**The exercise:** Check every line of the material below for the string "bending", and return the ones that have it.

(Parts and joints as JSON)
□ □ □ □ □

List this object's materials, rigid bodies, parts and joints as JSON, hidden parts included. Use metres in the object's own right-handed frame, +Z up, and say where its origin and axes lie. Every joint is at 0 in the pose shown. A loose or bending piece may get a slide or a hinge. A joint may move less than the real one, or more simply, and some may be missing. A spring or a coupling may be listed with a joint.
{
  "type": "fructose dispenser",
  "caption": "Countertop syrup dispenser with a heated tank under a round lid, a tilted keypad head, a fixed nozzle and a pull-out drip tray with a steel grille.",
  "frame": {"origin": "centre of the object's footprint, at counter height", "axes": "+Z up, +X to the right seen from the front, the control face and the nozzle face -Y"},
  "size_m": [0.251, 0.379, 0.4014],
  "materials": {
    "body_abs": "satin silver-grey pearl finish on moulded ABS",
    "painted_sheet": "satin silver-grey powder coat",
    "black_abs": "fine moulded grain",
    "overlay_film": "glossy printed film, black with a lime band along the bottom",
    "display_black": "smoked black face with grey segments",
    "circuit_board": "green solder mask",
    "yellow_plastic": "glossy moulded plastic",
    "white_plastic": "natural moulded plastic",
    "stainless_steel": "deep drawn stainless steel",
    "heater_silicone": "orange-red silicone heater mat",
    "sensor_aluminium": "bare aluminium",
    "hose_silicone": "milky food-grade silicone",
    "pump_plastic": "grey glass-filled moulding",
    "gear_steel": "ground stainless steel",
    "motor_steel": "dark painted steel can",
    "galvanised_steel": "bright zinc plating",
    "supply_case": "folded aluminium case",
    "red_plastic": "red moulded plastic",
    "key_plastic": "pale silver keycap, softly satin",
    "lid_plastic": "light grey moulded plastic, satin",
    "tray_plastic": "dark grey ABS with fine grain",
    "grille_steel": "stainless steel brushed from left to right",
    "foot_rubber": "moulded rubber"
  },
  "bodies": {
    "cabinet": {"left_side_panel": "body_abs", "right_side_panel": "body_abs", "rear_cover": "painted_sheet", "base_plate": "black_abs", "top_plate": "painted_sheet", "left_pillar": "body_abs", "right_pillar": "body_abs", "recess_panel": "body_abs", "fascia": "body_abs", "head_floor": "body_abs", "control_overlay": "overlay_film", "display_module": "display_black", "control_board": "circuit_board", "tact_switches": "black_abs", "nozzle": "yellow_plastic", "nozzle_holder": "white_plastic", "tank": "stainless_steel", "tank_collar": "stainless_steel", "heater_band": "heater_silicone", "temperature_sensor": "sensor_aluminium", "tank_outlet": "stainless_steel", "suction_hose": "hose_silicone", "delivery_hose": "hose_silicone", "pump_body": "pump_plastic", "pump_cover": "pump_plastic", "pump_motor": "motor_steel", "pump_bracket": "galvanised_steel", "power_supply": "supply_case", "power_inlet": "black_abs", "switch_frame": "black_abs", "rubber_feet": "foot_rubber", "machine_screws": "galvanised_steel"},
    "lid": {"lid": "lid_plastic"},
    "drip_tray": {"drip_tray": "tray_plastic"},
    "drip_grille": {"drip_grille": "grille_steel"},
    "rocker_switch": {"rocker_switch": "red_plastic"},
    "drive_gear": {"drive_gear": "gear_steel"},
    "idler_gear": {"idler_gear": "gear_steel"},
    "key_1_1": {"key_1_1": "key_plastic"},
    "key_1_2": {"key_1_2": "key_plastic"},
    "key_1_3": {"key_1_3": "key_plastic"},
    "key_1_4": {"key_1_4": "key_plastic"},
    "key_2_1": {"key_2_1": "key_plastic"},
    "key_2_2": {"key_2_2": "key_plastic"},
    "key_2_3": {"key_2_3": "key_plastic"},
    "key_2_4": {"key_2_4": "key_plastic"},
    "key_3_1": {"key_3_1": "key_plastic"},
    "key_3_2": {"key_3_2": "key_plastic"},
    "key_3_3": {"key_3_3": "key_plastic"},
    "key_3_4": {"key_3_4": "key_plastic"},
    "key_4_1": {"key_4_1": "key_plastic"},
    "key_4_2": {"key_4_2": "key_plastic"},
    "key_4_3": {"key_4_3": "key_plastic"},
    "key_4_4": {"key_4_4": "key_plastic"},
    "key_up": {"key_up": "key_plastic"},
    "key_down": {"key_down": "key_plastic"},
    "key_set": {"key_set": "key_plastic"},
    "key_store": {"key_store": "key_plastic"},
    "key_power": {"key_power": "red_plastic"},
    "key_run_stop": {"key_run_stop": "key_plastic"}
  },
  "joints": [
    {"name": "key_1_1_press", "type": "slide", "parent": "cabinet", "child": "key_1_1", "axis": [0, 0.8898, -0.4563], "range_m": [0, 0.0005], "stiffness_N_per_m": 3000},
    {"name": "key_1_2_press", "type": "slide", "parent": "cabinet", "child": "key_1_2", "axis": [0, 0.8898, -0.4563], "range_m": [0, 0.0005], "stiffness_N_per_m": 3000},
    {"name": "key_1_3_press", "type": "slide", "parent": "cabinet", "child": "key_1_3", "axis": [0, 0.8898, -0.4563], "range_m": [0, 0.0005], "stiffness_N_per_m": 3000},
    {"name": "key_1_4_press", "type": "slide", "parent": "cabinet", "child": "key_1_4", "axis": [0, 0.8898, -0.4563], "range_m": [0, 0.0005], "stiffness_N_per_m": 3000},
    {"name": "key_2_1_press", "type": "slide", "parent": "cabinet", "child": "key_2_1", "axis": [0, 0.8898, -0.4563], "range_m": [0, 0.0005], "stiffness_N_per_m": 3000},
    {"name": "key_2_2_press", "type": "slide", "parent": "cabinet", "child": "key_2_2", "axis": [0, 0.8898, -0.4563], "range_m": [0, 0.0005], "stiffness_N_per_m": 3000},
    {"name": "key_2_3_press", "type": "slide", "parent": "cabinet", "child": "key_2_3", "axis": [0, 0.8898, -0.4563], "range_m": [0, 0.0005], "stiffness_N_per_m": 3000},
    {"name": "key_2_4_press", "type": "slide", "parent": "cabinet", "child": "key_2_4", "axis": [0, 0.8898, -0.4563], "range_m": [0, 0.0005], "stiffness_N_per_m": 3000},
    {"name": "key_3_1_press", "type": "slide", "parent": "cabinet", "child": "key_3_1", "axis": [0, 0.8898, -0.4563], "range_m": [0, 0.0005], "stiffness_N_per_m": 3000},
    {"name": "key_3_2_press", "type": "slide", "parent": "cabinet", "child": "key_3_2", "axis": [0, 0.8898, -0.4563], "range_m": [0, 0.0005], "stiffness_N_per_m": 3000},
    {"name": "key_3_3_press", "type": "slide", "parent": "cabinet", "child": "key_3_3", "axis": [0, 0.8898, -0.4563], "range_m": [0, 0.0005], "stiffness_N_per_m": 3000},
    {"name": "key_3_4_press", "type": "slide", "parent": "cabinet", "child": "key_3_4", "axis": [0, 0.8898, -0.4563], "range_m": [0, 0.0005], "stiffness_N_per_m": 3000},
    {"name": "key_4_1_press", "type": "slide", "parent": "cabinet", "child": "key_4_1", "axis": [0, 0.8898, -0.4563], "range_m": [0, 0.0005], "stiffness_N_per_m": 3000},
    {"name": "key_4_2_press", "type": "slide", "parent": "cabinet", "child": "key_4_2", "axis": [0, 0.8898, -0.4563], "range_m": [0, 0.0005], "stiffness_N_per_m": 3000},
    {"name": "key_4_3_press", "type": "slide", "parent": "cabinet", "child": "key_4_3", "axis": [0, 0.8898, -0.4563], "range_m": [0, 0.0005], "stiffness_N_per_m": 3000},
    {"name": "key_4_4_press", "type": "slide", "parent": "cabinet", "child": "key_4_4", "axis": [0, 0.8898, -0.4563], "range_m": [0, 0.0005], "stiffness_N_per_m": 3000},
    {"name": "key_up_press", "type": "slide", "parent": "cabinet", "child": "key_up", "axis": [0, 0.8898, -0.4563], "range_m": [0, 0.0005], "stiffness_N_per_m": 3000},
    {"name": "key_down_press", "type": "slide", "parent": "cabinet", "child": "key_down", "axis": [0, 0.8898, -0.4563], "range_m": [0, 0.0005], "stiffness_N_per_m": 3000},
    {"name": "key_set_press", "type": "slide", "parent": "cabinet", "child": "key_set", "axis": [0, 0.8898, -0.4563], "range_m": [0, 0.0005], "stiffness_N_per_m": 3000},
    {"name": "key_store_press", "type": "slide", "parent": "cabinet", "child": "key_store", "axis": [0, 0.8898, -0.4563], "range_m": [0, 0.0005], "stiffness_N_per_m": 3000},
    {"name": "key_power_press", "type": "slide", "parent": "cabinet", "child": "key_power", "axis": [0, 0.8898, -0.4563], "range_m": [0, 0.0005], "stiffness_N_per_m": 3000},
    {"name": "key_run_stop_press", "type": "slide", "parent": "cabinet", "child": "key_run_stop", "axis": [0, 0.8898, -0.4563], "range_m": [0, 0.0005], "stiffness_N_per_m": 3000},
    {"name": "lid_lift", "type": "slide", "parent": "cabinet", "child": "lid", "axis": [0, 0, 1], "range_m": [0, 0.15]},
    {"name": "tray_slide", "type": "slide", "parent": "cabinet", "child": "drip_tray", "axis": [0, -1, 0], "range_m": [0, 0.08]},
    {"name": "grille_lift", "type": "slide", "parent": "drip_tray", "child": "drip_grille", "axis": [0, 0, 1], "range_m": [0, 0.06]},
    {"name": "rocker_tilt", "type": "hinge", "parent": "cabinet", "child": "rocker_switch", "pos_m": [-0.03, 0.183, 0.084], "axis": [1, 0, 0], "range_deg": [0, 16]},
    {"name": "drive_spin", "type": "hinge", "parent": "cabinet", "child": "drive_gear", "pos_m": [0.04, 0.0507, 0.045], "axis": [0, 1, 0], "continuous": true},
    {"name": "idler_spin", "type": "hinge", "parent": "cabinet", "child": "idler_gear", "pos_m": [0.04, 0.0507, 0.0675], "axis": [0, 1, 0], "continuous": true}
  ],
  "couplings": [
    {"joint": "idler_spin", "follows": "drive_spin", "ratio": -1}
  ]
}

□ □ □ □ □

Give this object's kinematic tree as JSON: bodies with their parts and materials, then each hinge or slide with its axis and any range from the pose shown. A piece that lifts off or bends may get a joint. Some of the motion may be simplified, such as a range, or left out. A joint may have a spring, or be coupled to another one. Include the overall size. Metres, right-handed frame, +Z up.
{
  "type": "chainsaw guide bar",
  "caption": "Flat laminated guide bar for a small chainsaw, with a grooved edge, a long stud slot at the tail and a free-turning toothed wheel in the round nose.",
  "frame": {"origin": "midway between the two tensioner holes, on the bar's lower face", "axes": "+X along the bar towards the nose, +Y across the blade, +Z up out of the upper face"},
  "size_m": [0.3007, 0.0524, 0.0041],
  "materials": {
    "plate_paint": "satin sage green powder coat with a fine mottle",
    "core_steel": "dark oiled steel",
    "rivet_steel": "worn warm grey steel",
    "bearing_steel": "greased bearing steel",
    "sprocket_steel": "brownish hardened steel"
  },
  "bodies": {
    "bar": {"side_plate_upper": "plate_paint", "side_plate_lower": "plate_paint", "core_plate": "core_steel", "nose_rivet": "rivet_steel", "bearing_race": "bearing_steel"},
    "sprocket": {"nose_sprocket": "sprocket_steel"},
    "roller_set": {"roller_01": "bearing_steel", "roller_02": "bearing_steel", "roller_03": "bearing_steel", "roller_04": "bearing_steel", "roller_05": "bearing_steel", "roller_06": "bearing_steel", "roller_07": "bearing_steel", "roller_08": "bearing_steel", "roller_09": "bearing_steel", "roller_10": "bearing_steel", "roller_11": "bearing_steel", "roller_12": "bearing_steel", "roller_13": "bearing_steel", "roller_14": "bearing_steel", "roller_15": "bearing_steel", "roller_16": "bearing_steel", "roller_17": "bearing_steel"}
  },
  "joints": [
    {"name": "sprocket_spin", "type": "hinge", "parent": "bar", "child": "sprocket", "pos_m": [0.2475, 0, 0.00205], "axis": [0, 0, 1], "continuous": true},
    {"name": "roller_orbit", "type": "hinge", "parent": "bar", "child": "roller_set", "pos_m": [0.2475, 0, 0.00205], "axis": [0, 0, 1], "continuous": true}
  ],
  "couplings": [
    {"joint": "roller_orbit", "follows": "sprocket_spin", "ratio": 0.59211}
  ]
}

□ □ □ □ □

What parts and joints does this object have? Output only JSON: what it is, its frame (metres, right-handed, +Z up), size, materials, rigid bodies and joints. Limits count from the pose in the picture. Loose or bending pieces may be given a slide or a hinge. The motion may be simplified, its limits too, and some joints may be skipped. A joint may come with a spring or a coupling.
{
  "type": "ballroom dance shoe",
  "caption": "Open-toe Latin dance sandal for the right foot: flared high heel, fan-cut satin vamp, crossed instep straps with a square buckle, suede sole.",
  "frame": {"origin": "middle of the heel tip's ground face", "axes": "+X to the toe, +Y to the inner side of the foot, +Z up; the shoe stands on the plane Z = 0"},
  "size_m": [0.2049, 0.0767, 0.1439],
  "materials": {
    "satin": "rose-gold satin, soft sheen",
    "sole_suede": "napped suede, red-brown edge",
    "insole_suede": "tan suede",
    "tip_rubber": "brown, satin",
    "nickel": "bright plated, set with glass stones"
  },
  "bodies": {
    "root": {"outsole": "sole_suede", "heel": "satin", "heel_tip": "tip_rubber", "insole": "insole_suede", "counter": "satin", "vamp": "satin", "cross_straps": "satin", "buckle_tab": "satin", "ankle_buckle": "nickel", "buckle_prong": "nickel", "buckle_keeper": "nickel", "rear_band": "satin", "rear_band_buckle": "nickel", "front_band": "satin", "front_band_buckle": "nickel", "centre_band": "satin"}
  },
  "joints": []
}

□ □ □ □ □

**Worked solution:**
List this object's materials, rigid bodies, parts and joints as JSON, hidden parts included. Use metres in the object's own right-handed frame, +Z up, and say where its origin and axes lie. Every joint is at 0 in the pose shown. A loose or bending piece may get a slide or a hinge. A joint may move less than the real one, or more simply, and some may be missing. A spring or a coupling may be listed with a joint.
What parts and joints does this object have? Output only JSON: what it is, its frame (metres, right-handed, +Z up), size, materials, rigid bodies and joints. Limits count from the pose in the picture. Loose or bending pieces may be given a slide or a hinge. The motion may be simplified, its limits too, and some joints may be skipped. A joint may come with a spring or a coupling.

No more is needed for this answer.